The third design principle is a hybrid workflow of AI-assisted pre-screening combined with human specialist review. The system identifies candidate trials based on structured patient data and structured trial information, and presents not only candidate lists but also matching rationale, potentially unmet criteria, and areas requiring clarification. Final clinical judgment remains with physicians, and cases can escalate to DtoD online consultation between the referring physician and the specialist reviewer when needed. This is not a fully automated recommendation engine. It is a system where AI accelerates information synthesis and candidate narrowing, while human specialists retain responsibility for interpretation and clinical decision-making. In oncology, this hybrid model is essential for trust and adoption.
The fourth component is a security-centered architecture aligned with Japanese hospital realities. Patient identifiers and re-identification keys remain inside the hospital environment, while only pseudonymized or minimally necessary case data are shared externally for review. Central institutions and reviewers do not directly access partner hospital systems. Instead, the platform supports a hospital-sovereign data model in which cases are created by the referring institution and shared in a controlled manner through MedPath. The architecture is designed to support TLS-secured communication, RBAC, 2FA, and multiple deployment patterns such as outbound-only connectivity, depending on each hospital’s network constraints and security requirements. This makes MedPath a hospital-compatible clinical infrastructure layer rather than a generic cloud SaaS product.
The fifth core component is workflow-oriented product design. MedPath is built around the real clinical process: case registration, patient data structuring, AI pre-screening, candidate trial review, DtoD specialist consultation, and follow-up action. Different user roles—such as referring physicians, specialist reviewers, and administrative coordinators—are given distinct interfaces and permissions aligned with their responsibilities.
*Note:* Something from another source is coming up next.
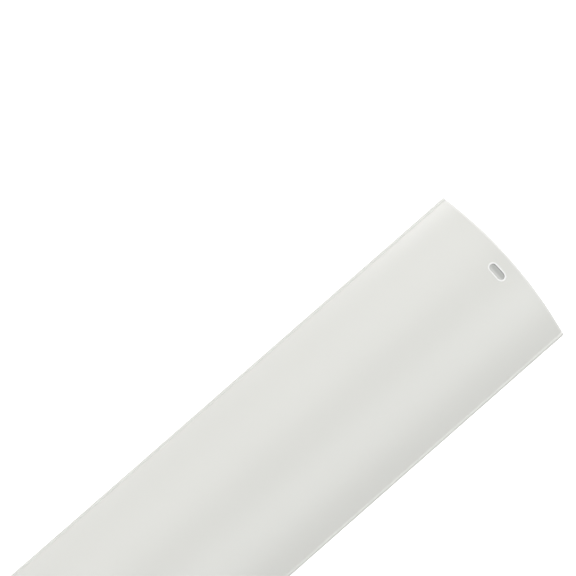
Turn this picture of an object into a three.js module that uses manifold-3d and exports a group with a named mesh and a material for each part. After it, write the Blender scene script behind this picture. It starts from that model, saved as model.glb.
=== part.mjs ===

This workflow-centered approach allows the platform to support real collaboration rather than isolated search behavior, and it creates the foundation for future expansion beyond trial matching into broader oncology care coordination.
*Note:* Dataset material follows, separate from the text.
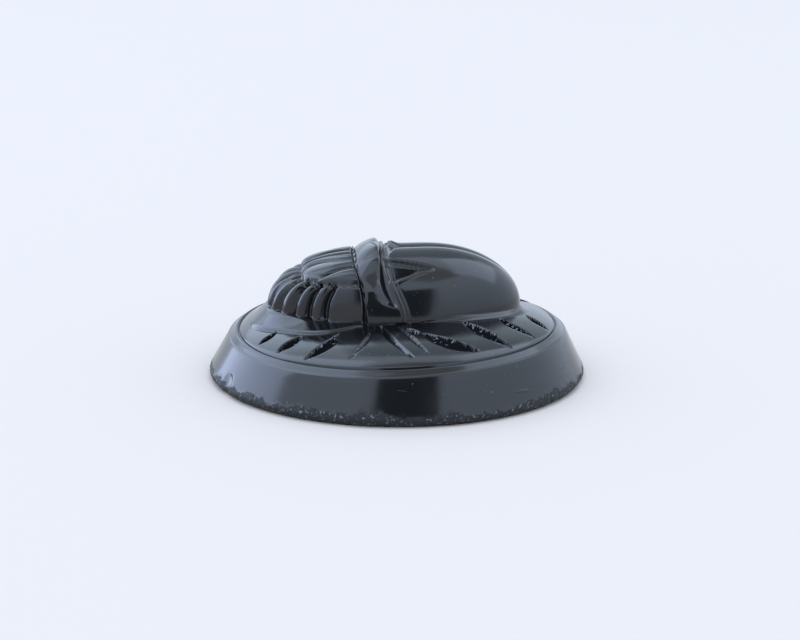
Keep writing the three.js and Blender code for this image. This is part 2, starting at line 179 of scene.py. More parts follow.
def leaf(x, y, start, end, half_width, bow=0.0, fullest=0.5):
    """A pointed leaf: how far inside it a point is (1 on the middle line, 0 at the edge), then the
    point's place along it, and across it in half widths."""
    (x0, y0), (x1, y1) = start, end
    length = math.hypot(x1 - x0, y1 - y0)
    ex, ey = (x1 - x0) / length, (y1 - y0) / length
    along = ((x - x0) * ex + (y - y0) * ey) / length
    aside = -(x - x0) * ey + (y - y0) * ex - bow * 4 * along * (1 - along)
    t = np.clip(along, TINY, 1 - TINY)
    width = half_width * np.where(t < fullest, np.sin(np.pi / 2 * t / fullest),
                                  np.cos(np.pi / 2 * (t - fullest) / (1 - fullest))) ** LEAF_POINT
    inside = np.where((along > 0) & (along < 1), np.clip(1 - np.abs(aside) / width, 0, 1), 0)
    return inside, along, aside / width


# ---- the relief's own shapes ------------------------------------------------------------------------
DOME_CENTRE = 2.4
DOME_HEIGHT = 4.65
DOME_POWER = 2.05
SEAM_DEPTH, SEAM_WIDTH, SEAM_POWER = 0.17, 0.12, 1.3
SEAM_HOLLOW_DEPTH, SEAM_HOLLOW_WIDTH = 0.15, 0.6
SEAM_END, SEAM_FADE = 9.2, 3.5
PIT_DEPTH, PIT_WIDTH, PIT_START, PIT_LENGTH = 0.34, 2.3, -0.75, 1.5
FOLD_LEAF_DEPTH, FOLD_LEAF_HALF_WIDTH = 0.24, 0.26
FOLD_LEAF_START, FOLD_LEAF_HALF_LENGTH, FOLD_LEAF_END = 0.7, 2.1, 2.75
FOLD_LEAF_SIDE, FOLD_LEAF_SLOPE = 2.42, 0.24
POCKET_DEPTH_AT_LIP, POCKET_POWER, POCKET_END, POCKET_FADE = 0.42, 0.8, 2.9, 2.2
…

Technically, MedPath is built on the convergence of AI, ontology, and secure healthcare infrastructure. AI is used for OCR, unstructured data extraction, patient–trial matching assistance, research summarization, and consultation support. Ontology and standardized vocabularies—such as ICD-11, SNOMED CT, ATC, RxNorm, and HGNC—provide the semantic layer that aligns patient data and trial data under a common clinical meaning structure. The security architecture ensures that all of this can function under the realistic constraints of Japanese hospitals and cancer centers.
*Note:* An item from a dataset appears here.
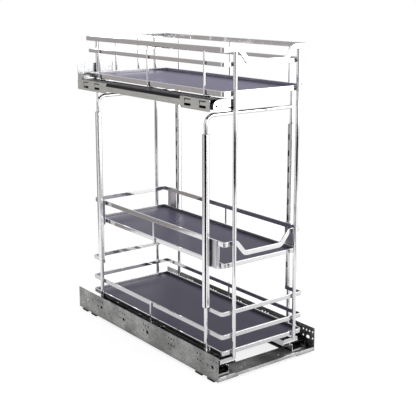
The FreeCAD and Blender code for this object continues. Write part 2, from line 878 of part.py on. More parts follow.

Ultimately, MedPath is not just a search tool or a single-purpose SaaS product. It is a next-generation oncology clinical infrastructure platform designed to connect patients, trials, specialists, and hospitals across Japan. By improving trial accessibility, streamlining specialist collaboration, and strengthening inter-hospital workflows, it lays the foundation for a scalable national oncology network that can evolve far beyond clinical trial matching alone.